▸ CHALLENGE
Count lines, not occurrences: give the number of lines holding the word "kind", and nothing besides.

▸ SUPPLIED MATERIAL
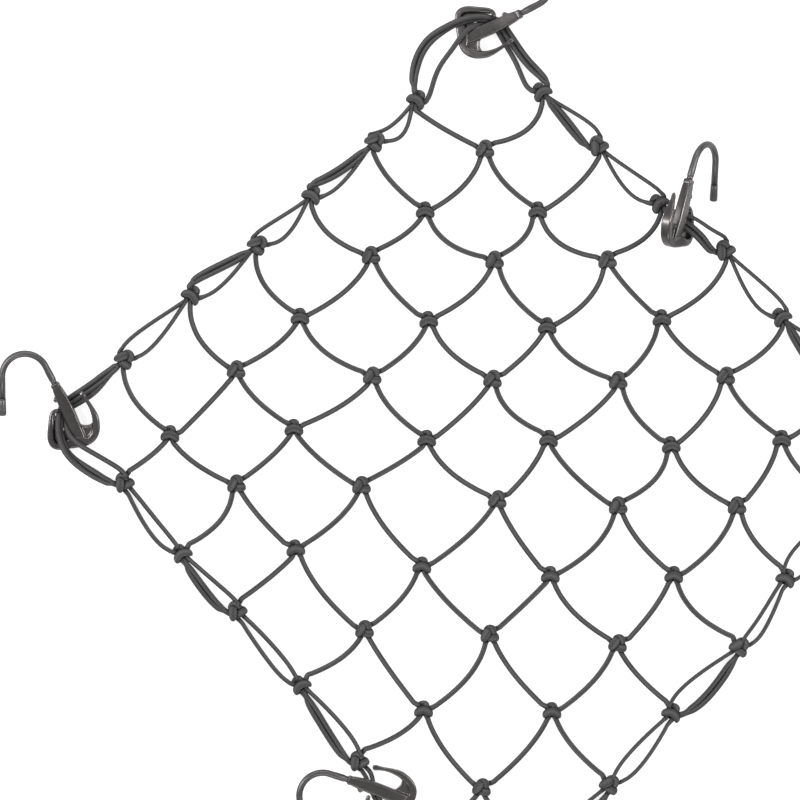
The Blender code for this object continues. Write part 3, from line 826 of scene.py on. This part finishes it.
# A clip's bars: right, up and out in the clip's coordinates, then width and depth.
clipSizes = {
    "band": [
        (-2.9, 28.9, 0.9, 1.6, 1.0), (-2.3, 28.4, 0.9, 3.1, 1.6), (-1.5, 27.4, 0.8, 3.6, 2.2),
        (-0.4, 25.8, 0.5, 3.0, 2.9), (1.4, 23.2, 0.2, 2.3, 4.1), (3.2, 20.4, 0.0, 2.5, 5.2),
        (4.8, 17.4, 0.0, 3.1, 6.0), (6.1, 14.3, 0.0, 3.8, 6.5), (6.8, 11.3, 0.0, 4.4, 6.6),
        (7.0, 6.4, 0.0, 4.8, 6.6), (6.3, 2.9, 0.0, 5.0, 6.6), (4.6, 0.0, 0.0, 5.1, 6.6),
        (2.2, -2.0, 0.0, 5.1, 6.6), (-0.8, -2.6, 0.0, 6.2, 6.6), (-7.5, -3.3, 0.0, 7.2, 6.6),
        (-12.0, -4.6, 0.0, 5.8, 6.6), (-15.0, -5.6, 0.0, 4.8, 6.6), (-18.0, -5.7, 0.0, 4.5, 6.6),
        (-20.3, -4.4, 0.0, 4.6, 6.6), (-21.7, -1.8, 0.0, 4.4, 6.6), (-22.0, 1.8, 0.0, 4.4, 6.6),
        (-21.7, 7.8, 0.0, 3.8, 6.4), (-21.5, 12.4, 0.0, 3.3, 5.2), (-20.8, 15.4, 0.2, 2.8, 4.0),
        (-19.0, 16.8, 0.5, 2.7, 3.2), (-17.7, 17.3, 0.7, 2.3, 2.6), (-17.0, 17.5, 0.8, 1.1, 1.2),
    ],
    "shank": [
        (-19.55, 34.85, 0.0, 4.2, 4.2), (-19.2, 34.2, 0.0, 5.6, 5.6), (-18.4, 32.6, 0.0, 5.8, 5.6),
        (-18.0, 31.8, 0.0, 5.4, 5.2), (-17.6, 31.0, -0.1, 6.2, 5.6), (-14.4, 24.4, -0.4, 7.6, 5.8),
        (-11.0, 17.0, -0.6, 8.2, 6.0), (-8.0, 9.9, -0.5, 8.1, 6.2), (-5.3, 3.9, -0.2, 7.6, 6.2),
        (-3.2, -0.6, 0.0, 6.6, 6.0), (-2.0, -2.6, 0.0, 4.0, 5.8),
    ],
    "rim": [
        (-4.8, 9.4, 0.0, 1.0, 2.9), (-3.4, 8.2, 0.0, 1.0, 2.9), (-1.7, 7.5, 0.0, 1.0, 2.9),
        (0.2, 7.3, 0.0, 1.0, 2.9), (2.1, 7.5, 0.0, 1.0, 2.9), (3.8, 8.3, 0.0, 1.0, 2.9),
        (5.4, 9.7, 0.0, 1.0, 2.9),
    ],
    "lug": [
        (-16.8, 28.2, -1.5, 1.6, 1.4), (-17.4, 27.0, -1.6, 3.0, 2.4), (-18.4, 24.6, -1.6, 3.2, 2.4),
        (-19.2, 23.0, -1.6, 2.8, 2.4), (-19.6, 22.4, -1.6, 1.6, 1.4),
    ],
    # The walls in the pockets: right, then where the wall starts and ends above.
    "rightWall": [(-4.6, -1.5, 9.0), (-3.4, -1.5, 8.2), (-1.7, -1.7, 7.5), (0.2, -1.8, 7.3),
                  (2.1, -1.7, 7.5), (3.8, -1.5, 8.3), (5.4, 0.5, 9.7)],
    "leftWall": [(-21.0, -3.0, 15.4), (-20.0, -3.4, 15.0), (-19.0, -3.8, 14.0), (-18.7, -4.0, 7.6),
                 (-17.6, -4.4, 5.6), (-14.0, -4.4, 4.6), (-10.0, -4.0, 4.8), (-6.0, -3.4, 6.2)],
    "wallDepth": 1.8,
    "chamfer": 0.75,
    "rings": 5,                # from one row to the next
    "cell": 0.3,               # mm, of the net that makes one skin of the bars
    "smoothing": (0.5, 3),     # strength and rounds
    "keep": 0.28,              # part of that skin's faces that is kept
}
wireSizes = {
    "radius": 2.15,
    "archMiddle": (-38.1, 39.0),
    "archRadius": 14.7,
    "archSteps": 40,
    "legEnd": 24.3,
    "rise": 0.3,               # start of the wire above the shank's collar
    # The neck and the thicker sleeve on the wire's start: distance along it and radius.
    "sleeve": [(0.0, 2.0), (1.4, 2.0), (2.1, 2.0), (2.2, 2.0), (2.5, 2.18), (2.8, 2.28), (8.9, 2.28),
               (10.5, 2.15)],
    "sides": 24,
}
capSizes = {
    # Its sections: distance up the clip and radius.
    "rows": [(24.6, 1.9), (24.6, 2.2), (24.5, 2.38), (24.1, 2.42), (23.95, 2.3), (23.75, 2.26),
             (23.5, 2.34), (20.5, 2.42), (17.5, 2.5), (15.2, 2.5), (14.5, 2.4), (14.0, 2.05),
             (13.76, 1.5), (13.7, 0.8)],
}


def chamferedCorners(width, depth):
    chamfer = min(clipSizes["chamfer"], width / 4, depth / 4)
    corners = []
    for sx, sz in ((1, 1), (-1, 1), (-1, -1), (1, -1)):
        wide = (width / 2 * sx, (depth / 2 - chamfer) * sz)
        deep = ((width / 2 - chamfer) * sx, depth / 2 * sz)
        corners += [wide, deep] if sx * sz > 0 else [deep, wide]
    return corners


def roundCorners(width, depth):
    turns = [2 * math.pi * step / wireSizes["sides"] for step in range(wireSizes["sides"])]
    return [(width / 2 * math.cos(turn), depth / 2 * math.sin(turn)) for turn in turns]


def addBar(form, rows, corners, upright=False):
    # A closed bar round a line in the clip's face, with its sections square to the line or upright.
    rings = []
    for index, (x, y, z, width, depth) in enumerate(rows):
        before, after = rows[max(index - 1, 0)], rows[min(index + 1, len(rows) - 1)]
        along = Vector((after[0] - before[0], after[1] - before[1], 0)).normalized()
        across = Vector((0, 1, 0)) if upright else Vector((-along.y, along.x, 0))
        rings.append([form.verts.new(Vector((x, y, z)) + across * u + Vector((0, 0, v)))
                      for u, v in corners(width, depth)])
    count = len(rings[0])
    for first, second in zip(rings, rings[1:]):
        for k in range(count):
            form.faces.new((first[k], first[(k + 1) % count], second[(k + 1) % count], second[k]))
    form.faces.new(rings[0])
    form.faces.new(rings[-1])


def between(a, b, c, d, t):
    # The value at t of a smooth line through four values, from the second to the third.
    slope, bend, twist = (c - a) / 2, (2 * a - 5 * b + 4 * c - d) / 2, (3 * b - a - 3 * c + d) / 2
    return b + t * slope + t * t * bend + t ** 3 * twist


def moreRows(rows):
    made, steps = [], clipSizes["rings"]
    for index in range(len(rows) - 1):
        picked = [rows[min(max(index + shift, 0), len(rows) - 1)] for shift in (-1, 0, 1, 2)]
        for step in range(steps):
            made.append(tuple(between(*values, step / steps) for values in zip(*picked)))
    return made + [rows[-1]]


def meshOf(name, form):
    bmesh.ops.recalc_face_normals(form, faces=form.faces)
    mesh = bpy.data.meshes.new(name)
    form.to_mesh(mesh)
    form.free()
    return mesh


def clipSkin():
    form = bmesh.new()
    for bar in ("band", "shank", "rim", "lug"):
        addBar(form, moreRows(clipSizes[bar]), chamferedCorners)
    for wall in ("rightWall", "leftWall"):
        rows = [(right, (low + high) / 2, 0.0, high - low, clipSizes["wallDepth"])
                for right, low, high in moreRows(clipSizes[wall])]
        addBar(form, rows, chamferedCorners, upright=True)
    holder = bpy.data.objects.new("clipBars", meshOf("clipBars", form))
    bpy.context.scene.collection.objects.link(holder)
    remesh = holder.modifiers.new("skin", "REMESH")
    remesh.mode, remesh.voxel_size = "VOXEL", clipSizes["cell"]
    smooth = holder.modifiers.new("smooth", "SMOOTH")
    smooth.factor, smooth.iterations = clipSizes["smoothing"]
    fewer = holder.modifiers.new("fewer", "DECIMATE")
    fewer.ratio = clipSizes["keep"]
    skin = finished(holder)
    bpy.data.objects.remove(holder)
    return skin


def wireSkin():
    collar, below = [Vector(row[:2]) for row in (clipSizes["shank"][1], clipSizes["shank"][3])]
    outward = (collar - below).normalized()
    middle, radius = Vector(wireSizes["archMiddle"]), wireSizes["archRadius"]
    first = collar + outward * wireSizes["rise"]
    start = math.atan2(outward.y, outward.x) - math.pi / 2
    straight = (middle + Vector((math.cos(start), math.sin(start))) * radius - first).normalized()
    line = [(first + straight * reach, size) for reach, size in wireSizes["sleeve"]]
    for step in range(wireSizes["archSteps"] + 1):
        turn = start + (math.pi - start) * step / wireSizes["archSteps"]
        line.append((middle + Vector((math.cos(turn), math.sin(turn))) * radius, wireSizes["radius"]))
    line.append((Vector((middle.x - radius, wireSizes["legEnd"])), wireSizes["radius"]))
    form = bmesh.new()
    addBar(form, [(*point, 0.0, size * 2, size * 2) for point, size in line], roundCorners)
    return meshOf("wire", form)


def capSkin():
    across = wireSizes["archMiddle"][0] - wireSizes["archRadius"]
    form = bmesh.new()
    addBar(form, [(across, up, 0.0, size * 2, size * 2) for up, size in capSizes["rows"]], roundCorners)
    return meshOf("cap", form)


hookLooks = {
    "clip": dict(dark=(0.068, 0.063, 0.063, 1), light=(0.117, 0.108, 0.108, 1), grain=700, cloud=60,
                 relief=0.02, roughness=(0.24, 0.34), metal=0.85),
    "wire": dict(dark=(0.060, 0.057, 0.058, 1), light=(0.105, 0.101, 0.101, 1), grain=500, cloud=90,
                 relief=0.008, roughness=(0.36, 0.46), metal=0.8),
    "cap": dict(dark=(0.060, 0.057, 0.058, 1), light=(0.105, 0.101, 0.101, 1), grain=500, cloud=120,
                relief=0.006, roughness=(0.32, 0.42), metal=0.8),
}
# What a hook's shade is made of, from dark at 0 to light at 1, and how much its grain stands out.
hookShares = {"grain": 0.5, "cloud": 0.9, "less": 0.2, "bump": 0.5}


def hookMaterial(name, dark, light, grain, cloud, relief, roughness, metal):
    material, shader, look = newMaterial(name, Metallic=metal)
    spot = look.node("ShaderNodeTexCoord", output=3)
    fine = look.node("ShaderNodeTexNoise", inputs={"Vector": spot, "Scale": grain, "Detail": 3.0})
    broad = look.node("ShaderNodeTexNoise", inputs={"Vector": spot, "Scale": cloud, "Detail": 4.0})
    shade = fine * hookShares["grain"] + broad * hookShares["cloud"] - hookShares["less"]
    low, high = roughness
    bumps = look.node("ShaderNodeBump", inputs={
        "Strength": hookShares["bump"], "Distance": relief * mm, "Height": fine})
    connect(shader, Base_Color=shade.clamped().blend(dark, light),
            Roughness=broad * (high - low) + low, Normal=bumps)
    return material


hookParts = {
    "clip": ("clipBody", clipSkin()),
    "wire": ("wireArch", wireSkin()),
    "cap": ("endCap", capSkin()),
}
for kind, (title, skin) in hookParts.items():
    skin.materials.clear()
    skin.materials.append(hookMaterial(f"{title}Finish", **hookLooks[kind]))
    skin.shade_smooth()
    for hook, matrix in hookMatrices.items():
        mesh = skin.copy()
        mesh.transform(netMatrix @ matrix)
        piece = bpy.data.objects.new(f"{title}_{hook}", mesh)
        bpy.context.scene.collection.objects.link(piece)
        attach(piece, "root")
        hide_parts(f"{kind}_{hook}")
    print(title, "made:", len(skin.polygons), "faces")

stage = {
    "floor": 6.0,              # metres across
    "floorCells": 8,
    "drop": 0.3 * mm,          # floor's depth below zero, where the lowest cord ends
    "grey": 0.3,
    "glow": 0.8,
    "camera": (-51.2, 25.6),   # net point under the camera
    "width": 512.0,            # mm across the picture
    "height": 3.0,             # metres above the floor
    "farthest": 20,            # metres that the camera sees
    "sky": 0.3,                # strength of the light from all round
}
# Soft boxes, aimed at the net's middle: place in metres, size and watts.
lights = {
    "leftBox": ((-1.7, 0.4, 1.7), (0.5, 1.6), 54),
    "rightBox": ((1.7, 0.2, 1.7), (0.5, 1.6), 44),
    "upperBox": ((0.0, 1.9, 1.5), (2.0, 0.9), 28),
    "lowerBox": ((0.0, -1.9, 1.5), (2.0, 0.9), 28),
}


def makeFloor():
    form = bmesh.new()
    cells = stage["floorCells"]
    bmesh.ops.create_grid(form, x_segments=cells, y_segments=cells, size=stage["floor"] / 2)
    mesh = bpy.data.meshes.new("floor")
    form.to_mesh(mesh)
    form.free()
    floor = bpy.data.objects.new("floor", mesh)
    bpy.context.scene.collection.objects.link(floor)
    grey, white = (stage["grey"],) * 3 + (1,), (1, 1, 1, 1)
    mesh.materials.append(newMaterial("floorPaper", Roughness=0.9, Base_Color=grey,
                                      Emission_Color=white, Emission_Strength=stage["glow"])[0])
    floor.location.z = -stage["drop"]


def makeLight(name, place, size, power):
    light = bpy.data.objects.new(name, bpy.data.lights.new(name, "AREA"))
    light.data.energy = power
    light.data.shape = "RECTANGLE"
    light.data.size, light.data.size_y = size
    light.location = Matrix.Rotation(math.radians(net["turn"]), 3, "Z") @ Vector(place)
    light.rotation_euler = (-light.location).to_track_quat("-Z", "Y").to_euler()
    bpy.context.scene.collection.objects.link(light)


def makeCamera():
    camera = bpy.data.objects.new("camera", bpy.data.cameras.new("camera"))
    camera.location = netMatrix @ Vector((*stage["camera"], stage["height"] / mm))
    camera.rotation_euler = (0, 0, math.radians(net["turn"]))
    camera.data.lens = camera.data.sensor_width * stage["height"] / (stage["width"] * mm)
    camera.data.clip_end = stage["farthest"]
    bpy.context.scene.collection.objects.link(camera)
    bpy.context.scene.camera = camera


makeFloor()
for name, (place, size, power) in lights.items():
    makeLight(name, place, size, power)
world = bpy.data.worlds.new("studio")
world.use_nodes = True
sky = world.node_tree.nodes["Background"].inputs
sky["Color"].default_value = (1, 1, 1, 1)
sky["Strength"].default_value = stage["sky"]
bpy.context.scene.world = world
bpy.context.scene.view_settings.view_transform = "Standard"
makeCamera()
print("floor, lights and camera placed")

▸ SOLUTION TO THIS TASK
3